Everyday, interesting people walk in the front door of the Inn — people from all over the world, coming to get a glimpse of the New England seashore, or experience first hand the heady smell of salty marsh air that comes up off the beach at low tide, or walk in the footsteps of Presidents by touring the island of Martha’s Vineyard.
Sometimes they make plans to come a year in advance, and other times they just walk in the door in the late afternoon looking for a place for the night. In late September, a couple “walked in” (to use the innkeepers jargon) from upstate, New York. They had been touring the area and taking their chances…we were happy to have one room left, which they booked.
As they wandered around the inn, they saw an antique kerosine lantern that sits on an old metal safe in one of our living rooms and they asked me a bunch of questions about it. This lantern actually came out of my grandfather’s barn. My grandparents lived most of their long lives on a farm in coastal Massachusetts, and they kept a herd of dairy cows there from the 1930s through the late 1960s.
My grandfather bred the cows, and had pictures of his winners hanging on the walls of his 1700′s-era house. I remember the one called “Larches Pat” posing with her handler, all curried and groomed to perfection with a big ribbon on her halter at the Topsfield Fair.
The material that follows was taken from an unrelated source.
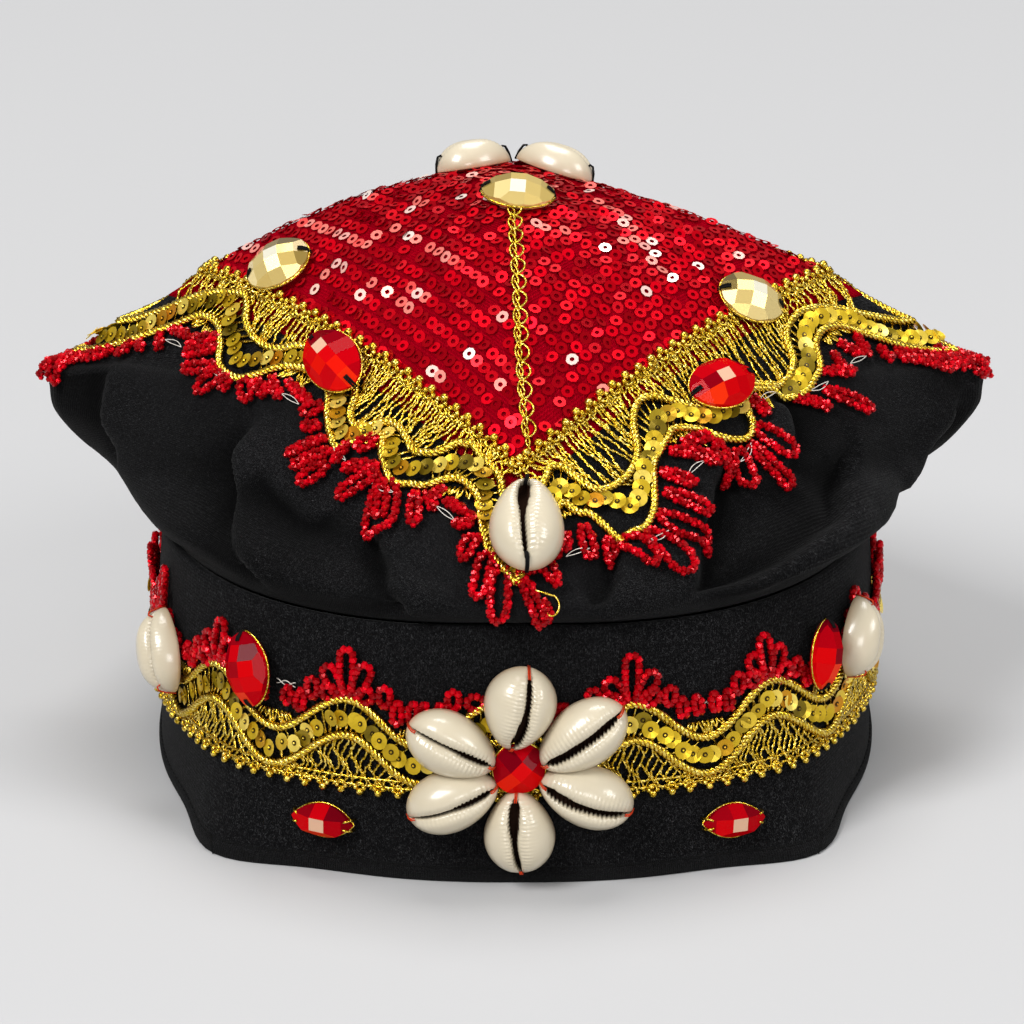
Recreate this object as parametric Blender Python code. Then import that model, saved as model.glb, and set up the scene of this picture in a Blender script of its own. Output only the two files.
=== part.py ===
"""A decorated folk cap: soft black cloth with a four-cornered red sequinned top, gold lace, red bead
fringes, cowrie shells and cut stones. It stands on its hem. Metres, +Z up, the front towards -Y."""

import math
from bisect import bisect_right
from collections import namedtuple

import bmesh
import bpy
from mathutils import Matrix, Vector

# The cap's own axis stands a little behind the origin, so that the flower in front is balanced
# by the back of the cap and the origin lies at the middle of the whole.
AXIS_Y = 0.0043

# Columns of points round the cap, and how far they gather at its four corners
COLUMNS = 48
CORNER_GATHER = 0.40

# Cloth
CROWN_CLOTH = 0.0016
BAND_CLOTH = 0.0024
HEM_CLOTH = 0.0036
SEAM_GAP = 0.0006

# Crown: a dome over a square seam whose front and back corners hang lower than the sides
APEX_HEIGHT = 0.141
DOME_POWER = 2.0
DOME_WAYS = (0.20, 0.45, 0.70, 0.90)
RIGHT_SAG = 0.0030

# A way is a place down the crown: 0 the apex, 1 the seam, 2 halfway down the slope below it,
# 3 the turned edge of the black bag, 4 the crease above the band.
# side, front: reach from the axis to a side corner and to the front or back corner.
# side_power, front_power: 1 gives a straight-sided square and 2 an ellipse, at those corners.
# rise: height halfway between two corners over the straight line that joins them.
CrownRing = namedtuple("CrownRing", "way side front side_power front_power side_z front_z rise")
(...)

My grandfather was committed to these cows, he really loved them, and he always said one of the saddest days of his life was in the late 1960′s after the milk distributor stopped coming (“you’re too small to warrant a stop,” they told him); after months of pouring the milk onto the fields, he realized he had to sell his prized herd.
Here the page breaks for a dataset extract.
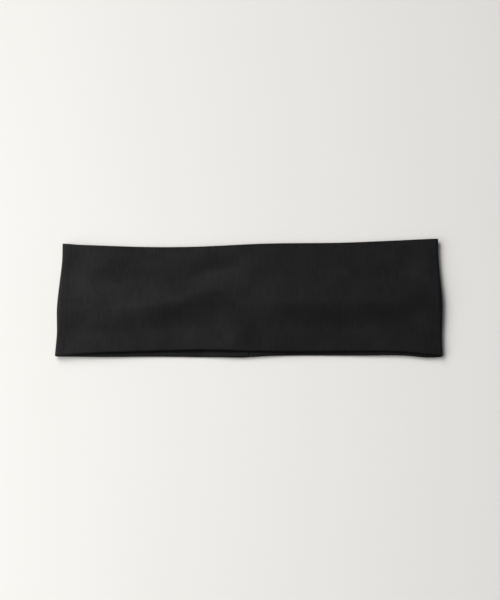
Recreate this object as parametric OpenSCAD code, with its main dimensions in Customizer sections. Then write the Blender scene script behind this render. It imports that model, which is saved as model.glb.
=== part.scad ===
// Wide stretch-jersey headband, lying flat.
// One strip of jersey is folded lengthwise and sewn into a tube, and the tube's two ends
// are sewn together at the centre back, so the band is a loop of two layers when it lies flat.
// X runs along the band, +Y points to its upper edge and +Z points up from the table.
// The back layer lies on the table, and the front layer is the same shape turned over on top of it.
// The loop bends at six lines, so each layer is divided at a third of its length.

/* [Band] */
// Length of the flat band, from side fold to side fold
band_len = 235; // [200:1:260]
// Height of the band, from lower edge to upper edge
band_h = 75; // [50:1:100]
// Height of the lengthwise seam above the middle of the band
seam_y = -4.5; // [-15:0.5:15]

/* [Jersey] */
// Thickness of one ply of jersey
ply_t = 0.5; // [0.4:0.05:0.7]
// Slack between plies that lie on each other
nest_gap = 0.05; // [0.05:0.01:0.1]
// Gap between the two layers, where the head goes through
layer_gap = 0.3; // [0.3:0.1:1]

/* [Seams] */
// Width of the seam allowances
allowance = 6; // [4:0.5:8]
// Width of the overlock thread along the raw edges
overlock_w = 0.4; // [0.3:0.05:0.6]
// Thickness of the needle thread
needle_d = 0.22; // [0.15:0.01:0.25]
// Length of the turning gap that is closed by hand
closed_len = 32; // [20:1:50]
// Distance between the closing stitches
stitch_pitch = 2; // [1.5:0.5:4]

/* [Bends] */
// Gap between the bodies on both sides of a bend line
bend_gap = 0.2; // [0.2:0.05:0.5]

/* [Hidden] */
$fn = 48;
layer_t = 4 * ply_t + 3 * nest_gap;         // two plies and the two allowances between them
total_t = 2 * layer_t + layer_gap;
fold_r = total_t / 2;                       // outer radius of the side folds
fold_x = band_len / 2 - fold_r;             // axis of the side folds
bend_x = fold_x / 3;                        // the bend lines make a regular hexagon of the open loop
edge_y = (band_h - layer_t) / 2;            // centre of the rolled edges
turn_r = ply_t + nest_gap / 2;              // outside of a ply that is turned back on itself
turn_z = layer_t - turn_r;
bend_r = ply_t + nest_gap;                  // middle of the ply where it steps down under the other one
bend_out = bend_r + ply_t / 2;
bend_in = bend_r - ply_t / 2;
bend_z = layer_t - bend_out;
under_s = -bend_out;                        // the under ply starts to bend here, measured from the seam
over_s = under_s + sqrt(pow(bend_out + turn_r + nest_gap, 2) - pow(turn_z - bend_z, 2));
seam_end = allowance + overlock_w + nest_gap;   // the join's allowances reach this far from it
lead = 2 * bend_out;                        // cloth drawn with the join's outline before its turn
join_needle_z = turn_z - sqrt(pow(turn_r + needle_d / 2 + nest_gap / 2, 2) - pow(over_s, 2));
join_w = 2 * (edge_y - nest_gap);           // the join's seam lies between the rolled edges
half_gap = bend_gap / 2;

// Stretches of the tube: name, start and end along X, and whether it is in the front layer
STRETCHES = [
    ["back_centre_left", -bend_x + half_gap, -seam_end, false],
    ["back_centre_right", seam_end, bend_x - half_gap, false],
    ["back_left", -fold_x, -bend_x - half_gap, false],
    ["back_right", bend_x + half_gap, fold_x, false],
    ["front_left", -fold_x + half_gap, -bend_x - half_gap, true],
    ["front_right", bend_x + half_gap, fold_x - half_gap, true],
    ["front_centre_left", -bend_x + half_gap, -half_gap, true],
    ["front_centre_right", half_gap, bend_x - half_gap, true]
];
FOLDS = [["left_fold", 1], ["right_fold", -1]];
MATERIALS = ["_jersey", "_overlock_thread", "_needle_thread"];
JOIN = ["join_outer_overlock_thread", "join_outer_needle_thread", "join_inner_overlock_thread",
    "join_inner_needle_thread", "join_closing_stitch"];

// ---- Seam outlines, seen along the seam: s across it, z through the layer with the seamed face on top

// A half or a quarter of a ring, kept inside the box from low to low + size
module arc(outer, inner, low, size) {
    intersection() {
        difference() {
            circle(outer);
            circle(inner);
        }
        translate(low) square(size);
    }
}

// The ply that lies over: it comes from +s, turns back on itself and ends in its allowance
module over_ply(from) {
    translate([over_s, layer_t - ply_t]) square([from - over_s, ply_t]);
    translate([over_s, turn_z]) arc(turn_r, nest_gap / 2, [-turn_r, -turn_r], [turn_r, 2 * turn_r]);
    translate([over_s, turn_z - turn_r]) square([allowance - over_s, ply_t]);
}

// The ply that goes under: it comes from -s, steps down and ends in its allowance
module under_ply(from) {
    translate([from, layer_t - ply_t]) square([under_s - from, ply_t]);
    translate([under_s, bend_z]) arc(bend_out, bend_in, [0, 0], [bend_out, bend_out]);
    translate([under_s + 2 * bend_r, bend_z])
        arc(bend_out, bend_in, [-bend_out, -bend_out], [bend_out, bend_out]);
    translate([under_s + 2 * bend_r, bend_z - bend_out]) square([allowance - under_s - 2 * bend_r, ply_t]);
}

// The overlock thread over the raw edges of both allowances
module overlock_outline() {
    translate([allowance, ply_t + nest_gap]) square([overlock_w, 2 * ply_t + nest_gap]);
}

// The overlock thread over the raw edge of one allowance of the join
module join_overlock_outline() {
    translate([allowance, turn_z - turn_r]) square([overlock_w, ply_t]);
}

// The needle thread of the join, between the two turned plies
module join_needle_outline() {
    translate([0, join_needle_z]) circle(needle_d / 2);
}

// The needle thread, in the hollow of the step
module needle_outline() {
    reach = (bend_out + needle_d / 2 + nest_gap / 2) * sqrt(0.5);
    translate([under_s + 2 * bend_r - reach, bend_z - reach]) circle(needle_d / 2);
}

// ---- Outlines of the flattened tube, seen along the band: Y across it, Z through the back layer

module rolled_edges() {
    roll_r = layer_t / 2;
    for (side = [-1, 1])
        translate([side * edge_y, roll_r])
            arc(roll_r, roll_r - ply_t, [side > 0 ? 0 : -layer_t, -layer_t], [layer_t, 2 * layer_t]);
}

module outer_face() {
    translate([-edge_y, 0]) square([2 * edge_y, ply_t]);
}

// The inner face with the lengthwise seam and its allowances, pressed towards the upper edge
module seamed_face() {
    translate([seam_y, 0]) {
        over_ply(edge_y - seam_y);
        under_ply(-edge_y - seam_y);
    }
}

// The inner face beside the join, where the allowances of the lengthwise seam are cut away
module butted_face() {
    translate([-edge_y, layer_t - ply_t]) square([edge_y + seam_y, ply_t]);
    translate([seam_y + nest_gap, layer_t - ply_t]) square([edge_y - seam_y - nest_gap, ply_t]);
}

module tube_outline() {
    rolled_edges();
    outer_face();
    seamed_face();
}

// ---- Placing an outline

// Extrudes a tube outline along X
module along(x0, x1) {
    translate([x0, 0, 0]) rotate([90, 0, 90]) linear_extrude(x1 - x0) children();
}

// Extrudes a seam outline across the flat of the band, along Y
module across(length) {
    rotate([90, 0, 0]) linear_extrude(length, center = true) children();
}

// Turns the back layer's shape over for the front layer
module in_layer(front) {
    if (front) translate([0, 0, total_t]) mirror([0, 0, 1]) children();
    else children();
}

// Bends a tube outline half a turn round a side fold; side is 1 for the left fold, -1 for the right one
module round_fold(side) {
    mirror([side < 0 ? 1 : 0, 0, 0])
        translate([-fold_x, 0, fold_r]) rotate([-90, 0, 0]) rotate([0, 0, 90])
            rotate_extrude(angle = 180) translate([fold_r, 0]) rotate(90) children();
}

// Repeats a join outline of the inner plies on the other side of the join
module on_both_sides() {
    for (side = [0, 1]) mirror([side, 0]) children();
}

// Turns a join outline of the inner plies over for the outer plies
module on_outer_plies() {
    translate([0, layer_t]) mirror([0, 1]) children();
}

// ---- Sub-parts

module stretch_jersey(s) {
    color("#2b2b2d") union() {
        in_layer(s[3]) along(s[1], s[2]) tube_outline();
        if (s[0] == "back_centre_left") left_end();
        if (s[0] == "back_centre_right") mirror([1, 0, 0]) left_end();
    }
}

// The left end of the tube, with both plies turned in at the join and their allowances pressed open
module left_end() {
    along(-seam_end, -lead) {
        outer_face();
        butted_face();
    }
    along(-seam_end, -nest_gap / 2) rolled_edges();
    across(join_w) mirror([1, 0]) {
        over_ply(2 * lead);
        on_outer_plies() over_ply(2 * lead);
    }
}

module fold_jersey(f) {
    color("#2b2b2d") round_fold(f[1]) tube_outline();
}

module stretch_thread(s) {
    color("#1c1c1e") in_layer(s[3]) along(s[1], s[2]) translate([seam_y, 0]) children();
}

module fold_thread(f) {
    color("#1c1c1e") round_fold(f[1]) translate([seam_y, 0]) children();
}

module join_thread() {
    color("#1c1c1e") across(join_w) children();
}

module join_outer_overlock_thread() {
    join_thread() on_outer_plies() on_both_sides() join_overlock_outline();
}

module join_outer_needle_thread() {
    join_thread() on_outer_plies() join_needle_outline();
}

module join_inner_overlock_thread() {
    join_thread() on_both_sides() join_overlock_outline();
}

module join_inner_needle_thread() {
    join_thread() join_needle_outline();
}

// Short bars of thread that lie across the join of the inner plies
module join_closing_stitch() {
    count = floor(closed_len / stitch_pitch);
    color("#1c1c1e")
        for (i = [0:count - 1])
            translate([-bend_out, (i - (count - 1) / 2) * stitch_pitch, layer_t + needle_d / 2])
                rotate([0, 90, 0]) cylinder(h = 2 * bend_out, d = needle_d);
}

for (s = STRETCHES) {
    stretch_jersey(s);
    stretch_thread(s) overlock_outline();
    stretch_thread(s) needle_outline();
}
for (f = FOLDS) {
    fold_jersey(f);
    fold_thread(f) overlock_outline();
    fold_thread(f) needle_outline();
}
join_outer_overlock_thread();
join_outer_needle_thread();
join_inner_overlock_thread();
join_inner_needle_thread();
join_closing_stitch();
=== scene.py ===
import math

import bpy
import numpy as np
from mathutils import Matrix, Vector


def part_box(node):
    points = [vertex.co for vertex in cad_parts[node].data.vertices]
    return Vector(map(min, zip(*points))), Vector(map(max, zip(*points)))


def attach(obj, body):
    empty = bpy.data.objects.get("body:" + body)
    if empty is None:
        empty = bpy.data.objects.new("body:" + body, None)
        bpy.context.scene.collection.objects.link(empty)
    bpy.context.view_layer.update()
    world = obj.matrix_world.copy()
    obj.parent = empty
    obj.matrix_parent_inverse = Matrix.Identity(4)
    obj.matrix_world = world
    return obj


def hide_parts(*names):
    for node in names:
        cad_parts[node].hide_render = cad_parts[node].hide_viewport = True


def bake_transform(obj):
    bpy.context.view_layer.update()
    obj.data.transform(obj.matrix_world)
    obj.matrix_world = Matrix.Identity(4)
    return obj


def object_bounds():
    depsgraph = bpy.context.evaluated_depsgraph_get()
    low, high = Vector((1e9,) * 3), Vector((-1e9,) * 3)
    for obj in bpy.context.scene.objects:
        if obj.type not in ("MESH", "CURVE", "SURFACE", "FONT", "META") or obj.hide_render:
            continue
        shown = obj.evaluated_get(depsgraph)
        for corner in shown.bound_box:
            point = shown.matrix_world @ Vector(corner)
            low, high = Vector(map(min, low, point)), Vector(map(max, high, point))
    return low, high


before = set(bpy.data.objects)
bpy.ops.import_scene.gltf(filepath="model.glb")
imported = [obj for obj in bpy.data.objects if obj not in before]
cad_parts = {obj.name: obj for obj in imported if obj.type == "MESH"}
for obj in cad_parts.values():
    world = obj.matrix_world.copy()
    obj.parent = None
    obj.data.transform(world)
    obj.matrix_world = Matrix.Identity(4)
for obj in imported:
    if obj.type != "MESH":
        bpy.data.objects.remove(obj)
cad_low, cad_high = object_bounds()

# ---- Camera ----
# The camera stands level in front of the lower edge and looks steeply down at the middle of the band.

camera_rise = math.radians(68.5)
camera_distance = 0.873
camera_data = bpy.data.cameras.new("camera")
camera_data.sensor_width = 36
camera_data.lens = 85.5
camera = bpy.data.objects.new("camera", camera_data)
camera.location = (
    0,
    -camera_distance * math.cos(camera_rise),
    camera_distance * math.sin(camera_rise),
)
camera.rotation_euler = (math.pi / 2 - camera_rise, 0, 0)
bpy.context.scene.collection.objects.link(camera)
bpy.context.scene.camera = camera
bpy.context.scene.view_settings.view_transform = "Standard"

# ---- Table and light ----
# The band lies on a wide sheet of matt off-white paper. A broad window-like lamp stands beyond its
# upper left corner, and the pale room fills the shadows.


def add_node(tree, kind, inputs=(), **settings):
    """Adds a node with its settings, and sets each of its inputs to a value or links it to a socket."""
    node = tree.nodes.new(kind)
    for key, value in settings.items():
        setattr(node, key, value)
    for key, value in dict(inputs).items():
        if isinstance(value, bpy.types.NodeSocket):
            tree.links.new(value, node.inputs[key])
        else:
            node.inputs[key].default_value = value
    return node


def new_material(name):
    """An empty node material with its Principled shader joined to the output."""
    material = bpy.data.materials.new(name)
    material.use_nodes = True
    tree = material.node_tree
    shader = next(n for n in tree.nodes if n.type == "BSDF_PRINCIPLED")
    return material, tree, shader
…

When the barn was cleared out after his death (at the age of 97!), this lantern moved into my mother’s basement. I liberated it a few years ago and it sits in one of the dining rooms at the Woods Hole Inn, reminding me of my wonderful grandparents and their beautiful farm, where I was lucky enough to spend holidays my whole childhood.
Now enter my walk in guests! (I bet you were wondering when I might get back to that:) No one has ever asked me about this lantern before, but these guests were very curious, remarking on it’s size and style. Very unusual, they said. Don’t see them that large, they said. Well, there were tons of them in my grandfather’s barn before it was wired for electricity, so they were common at some point, I explained.
Honestly did not think much more about this interaction until this week when this cool Trainman’s Lantern arrived in the mail, one for me and one for Amanda. It came with a thank you letter from the above-mentioned lantern-curious guests, who it turns out own a lantern company in upstate New York. The letter tells me that the Dietz Company went out of business many years ago (maker of my grandfather’s lanterns), but their company Star Headlight and Lanterns, has been around for 123 years and is still going strong. In fact, the owner (our guest) is the fourth generation of his family to run this business!!
Here are some highlights from this delightful letter:
“Anne and I really loved staying at your lovely place. It was the end of a memorable trip. Your MapQuest got us perfectly to our sons house, where we saw our grand kids, then flew home. The enclosed lanterns are used daily by all railroads. Put one next to your Deitz. Please see Amanda gets one, she was most helpful. We look forward to seeing you again sometime.”
Well, so do we!! These lanterns are sure to be useful in a winter storm when the lights go out! This is the fun of inn-keeping, meeting interesting people and continually learning things about our fascinating world. And creating this dialogue between new people, and returning guests, where they can share with us the important things in their lives, while we can offer a restful place to return, hopefully year after year, to find peace and tranquility from the crazy buzz of modern life.
So thank you so much, David and Anne (and all the nice people at Star Headlight and Lanterns), — we hope to see you soon.